- [MATERIAL PROVIDED]:
════════════════════

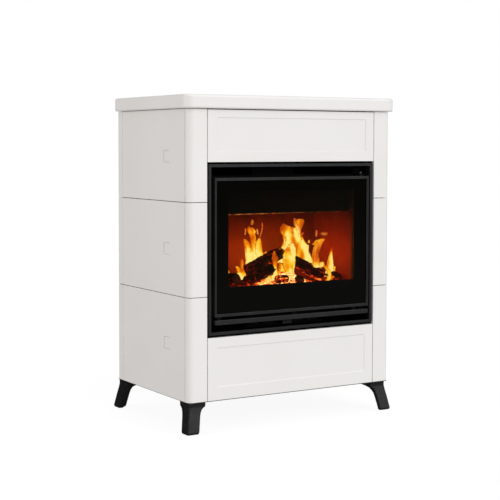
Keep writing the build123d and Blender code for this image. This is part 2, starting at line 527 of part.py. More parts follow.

════════════════════

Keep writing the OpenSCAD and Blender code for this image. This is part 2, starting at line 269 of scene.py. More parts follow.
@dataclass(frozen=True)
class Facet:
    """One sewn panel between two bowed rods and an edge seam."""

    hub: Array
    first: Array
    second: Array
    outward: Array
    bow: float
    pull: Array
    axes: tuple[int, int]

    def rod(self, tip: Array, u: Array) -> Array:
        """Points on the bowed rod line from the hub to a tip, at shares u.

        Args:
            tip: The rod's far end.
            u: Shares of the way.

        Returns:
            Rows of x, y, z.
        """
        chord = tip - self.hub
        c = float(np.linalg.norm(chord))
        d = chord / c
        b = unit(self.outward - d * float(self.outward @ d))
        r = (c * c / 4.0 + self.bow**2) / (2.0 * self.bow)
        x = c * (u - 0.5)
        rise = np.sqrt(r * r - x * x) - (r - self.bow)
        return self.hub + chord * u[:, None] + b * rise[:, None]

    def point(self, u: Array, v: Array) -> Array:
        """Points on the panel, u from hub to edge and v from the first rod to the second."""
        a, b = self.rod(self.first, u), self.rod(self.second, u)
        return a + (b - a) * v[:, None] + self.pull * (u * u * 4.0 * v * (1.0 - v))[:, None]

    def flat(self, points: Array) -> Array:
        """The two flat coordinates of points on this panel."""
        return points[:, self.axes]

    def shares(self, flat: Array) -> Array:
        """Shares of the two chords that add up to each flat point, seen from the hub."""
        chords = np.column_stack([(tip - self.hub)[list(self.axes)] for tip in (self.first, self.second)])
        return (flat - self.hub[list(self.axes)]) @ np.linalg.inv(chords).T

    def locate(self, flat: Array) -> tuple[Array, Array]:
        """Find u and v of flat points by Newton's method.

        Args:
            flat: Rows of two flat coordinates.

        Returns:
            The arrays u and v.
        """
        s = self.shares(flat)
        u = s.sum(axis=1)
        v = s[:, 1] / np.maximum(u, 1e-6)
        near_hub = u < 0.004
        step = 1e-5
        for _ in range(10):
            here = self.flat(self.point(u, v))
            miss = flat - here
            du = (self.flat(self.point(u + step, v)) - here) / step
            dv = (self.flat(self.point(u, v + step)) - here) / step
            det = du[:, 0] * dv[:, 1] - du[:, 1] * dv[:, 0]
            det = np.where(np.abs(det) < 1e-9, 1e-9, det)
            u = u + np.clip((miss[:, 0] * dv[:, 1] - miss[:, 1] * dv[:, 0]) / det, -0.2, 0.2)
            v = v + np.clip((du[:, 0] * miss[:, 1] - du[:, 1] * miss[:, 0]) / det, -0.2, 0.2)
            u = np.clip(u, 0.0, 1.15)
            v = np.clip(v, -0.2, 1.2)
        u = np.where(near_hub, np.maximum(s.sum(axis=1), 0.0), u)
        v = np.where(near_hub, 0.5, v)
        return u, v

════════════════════

- [EXERCISE]: Each line from the one bearing "Keep writing the OpenSCAD" through the one bearing "sewn panel between" is to be duplicated without change; all remaining lines are to be left out.

- [COMPLETE OUTPUT]:
Keep writing the OpenSCAD and Blender code for this image. This is part 2, starting at line 269 of scene.py. More parts follow.
@dataclass(frozen=True)
class Facet:
    """One sewn panel between two bowed rods and an edge seam."""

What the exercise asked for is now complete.